Sadly, only months later and constitutional reform could so easily become a dead letter. This major new constitutional analysis argues that inertia should not be allowed to take over, that the moment for significant change is now, and that it may not occur again for decades.
Repairing British Politics presents a bold new appeal for constitutional reform focused around a draft written Constitution underpinned by a new principle of constitutional supremacy in place of the traditional principle of Parliamentary sovereignty. A written constitution is not merely desirable but is, rather, a constitutional necessity if Britain is to have true representative democracy.
Moreover a written constitution for the UK would change our lives for the better by defining the over-arching values which we consider inviolable. The result would be a more rational, humane and inclusive society based on greater citizen involvement.
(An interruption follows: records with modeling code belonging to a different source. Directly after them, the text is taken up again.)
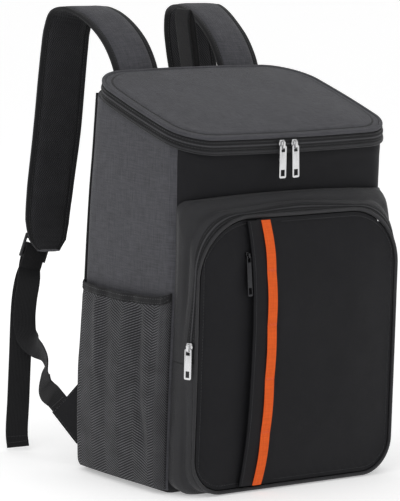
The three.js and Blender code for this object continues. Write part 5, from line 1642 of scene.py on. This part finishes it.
def make_tabs():
    """Cloth tabs that hold the webbing to the back seams"""
    corners = TAB_CORNERS
    steps = 16
    loops_outer, loops_inner, uv = [], [], []

    def tab_place(a, b):
        low = corners[0].lerp(corners[3], a)
        if a < 0.48:
            far = corners[0].lerp(corners[1], a / 0.48)
        elif a < 0.76:
            far = corners[1].lerp(corners[2], (a - 0.48) / 0.28)
        else:
            far = corners[2].lerp(corners[3], (a - 0.76) / 0.24)
        return low.lerp(Vector((far.x, far.y)), b)

    levels = [k / 50 for k in range(1, 50)]
    for a in levels:
        row_out, row_in, row_uv = [], [], []
        for k in range(steps + 1):
            p = tab_place(a, k / steps)
            edge = min(1, 4 * min(a, 1 - a), 3 * (1 - k / steps) + 0.15)
            half = TAB_THICKNESS / 2 * (0.72 + 0.28 * edge ** 0.5) - 0.25 * bell(k / steps, 0.86, 0.05)
            row_out.append(tab_point(p.x, p.y, half))
            row_in.append(tab_point(p.x, p.y, -half))
            row_uv.append((p.x, p.y))
        loops_outer.append(row_out)
        loops_inner.append(row_in)
        uv.append(row_uv)
    left = wall_piece("strap_tab_left_cloth", loops_outer, loops_inner, uv, sharp=60)
    right = paired_mesh(left, "right")
    for piece, side in ((left, "left"), (right, "right")):
        settle(piece, finish_of("black_cloth"), ["strap_tab_" + side])
        PIECES["strap_tab_" + side] = piece


METAL_PARTS = table("node finish bevel body", [
    ("lid_slider_left", "steel", 0.35, "pack"),
    ("lid_slider_right", "steel", 0.35, "pack"),
    ("pocket_slider", "steel", 0.35, "pack"),
    ("placket_slider", "dark_metal", 0.25, "pack"),
    ("lid_puller_left", "steel", 0.28, "lid_puller_left"),
    ("lid_puller_right", "steel", 0.28, "lid_puller_right"),
    ("pocket_puller", "steel", 0.28, "pocket_puller"),
    ("placket_puller", "dark_metal", 0.22, "placket_puller"),
])


def make_hardware():
    for side in ("left", "right"):
        node = "buckle_" + side
        settle(machined_piece(node + "_moulded", node, 0.7, 3), finish_of("buckle"), [node])
    for row in METAL_PARTS:
        node, finish = row["node"], row["finish"]
        piece = machined_piece(node + "_plated", node, row["bevel"])
        settle(piece, finish_of(finish), [node], row["body"])
        PIECES[node] = piece


TOOTH_PITCH, TOOTH_LENGTH, TOOTH_RISE = 1.5, 1.15, 0.7


def make_teeth():
    def teeth(name, line, width):
        # The teeth take the coil finish, whose lighter colour is a painted highlight
        bead_rows(name, [line], TOOTH_PITCH, TOOTH_LENGTH, width, TOOTH_RISE, finish_of("coil"), 0.0, 1)

    middle = ZIP_TOP - ZIP_HEIGHT / 2
    line = []
    for place in LID_OUTLINE[:HINGE_START + 1]:
        n = Vector((place[1].x, place[1].y, 0))
        line.append((lid_point(place, ZIP_PROUD + CHAIN_PROUD * 0.72, middle), n))
    teeth("lid_zip_teeth", line, ZIP_HEIGHT * 0.24)
    line = []
    for p in GUSSET_PATH[SEAM_RIGHT:SEAM_LEFT + 1]:
        point = gusset_point(p, p["length"] - ZIP_EDGE - POCKET_ZIP_WIDTH / 2, CHAIN_PROUD * 0.55)
        line.append((point, p["out"]))
    teeth("pocket_zip_teeth", line, POCKET_ZIP_WIDTH * 0.32)


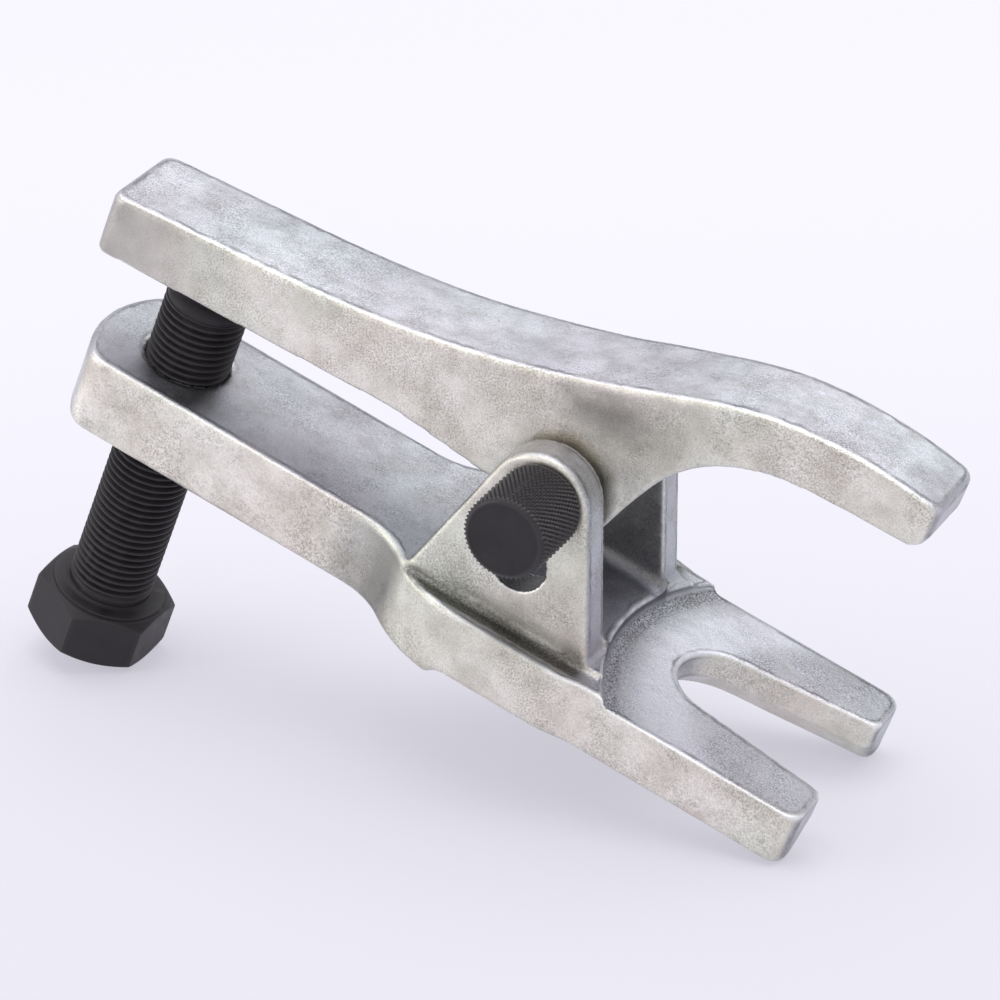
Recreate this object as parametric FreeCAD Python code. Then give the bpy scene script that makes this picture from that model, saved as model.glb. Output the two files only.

Part 1 sets out the arguments in favour of a written constitution, as well as the most common objections. Part 2 contains a working draft of the Act of Parliament which would be needed to introduce any form of constitutional change. Part 3 sets out a possible model in the form of a draft Constitution.
Observations and explanatory notes are attached to each section of the Constitution. This model Constitution is intended as the first stage in a public debate, intended to provoke further discussion about the content and method of legislating into law a written Constitution.
Repairing British Politics recognises that we are currently facing a constitutional moment and that these moments are extremely rare. Whichever party takes office in 2010, the questions raised in Repairing British Politics will remain for urgent debate.